I assume I would just have to change the characters in bold below from "/" to any other separator I want, but I am not sure.
$trim($regexp(%Genre%,'(?:(?<=/)|(?<=\A))\s*([^/])\s/(?=.?(?<=/)\s\1(?=/|\Z))',,1))

I am not sure if the "/" after the "\s*" would need to be changed as well.

So, would
$trim($regexp(%Genre%,'(?:(?<=; )|(?<=\A))\s*([^; ])\s/(?=.?(?<=; )\s\1(?=; |\Z))',,1))

if I used "; " as a separator? Or would it have to be

$trim($regexp(%Genre%,'(?:(?<=; )|(?<=\A))\s*([^; ])\s; (?=.?(?<=; )\s\1(?=; |\Z))',,1))

for some reason, neither will work when I switch from " / " to "; " as separators.

In fact, I even tried vkostas' simplified version with "; " as a separator and that did not work as well. Not sure why.

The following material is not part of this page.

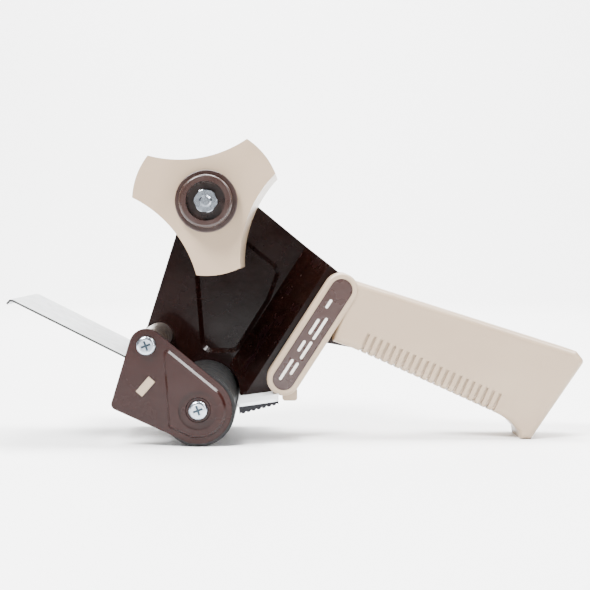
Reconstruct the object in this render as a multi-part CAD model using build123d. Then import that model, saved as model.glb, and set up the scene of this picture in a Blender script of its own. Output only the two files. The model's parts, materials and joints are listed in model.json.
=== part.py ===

You need to replace all occurrences of "/"

I thought I did, but it does not seem to work.

$trim($regexp(%Genre%,'(?:(?<=; )|(?<=\A))\s*([^; ])\s; (?=.?(?<=; )\s\1(?=; |\Z))',,1))

You've put a space behind each ;

Thanks. I got that cleaned up now. Much appreciated!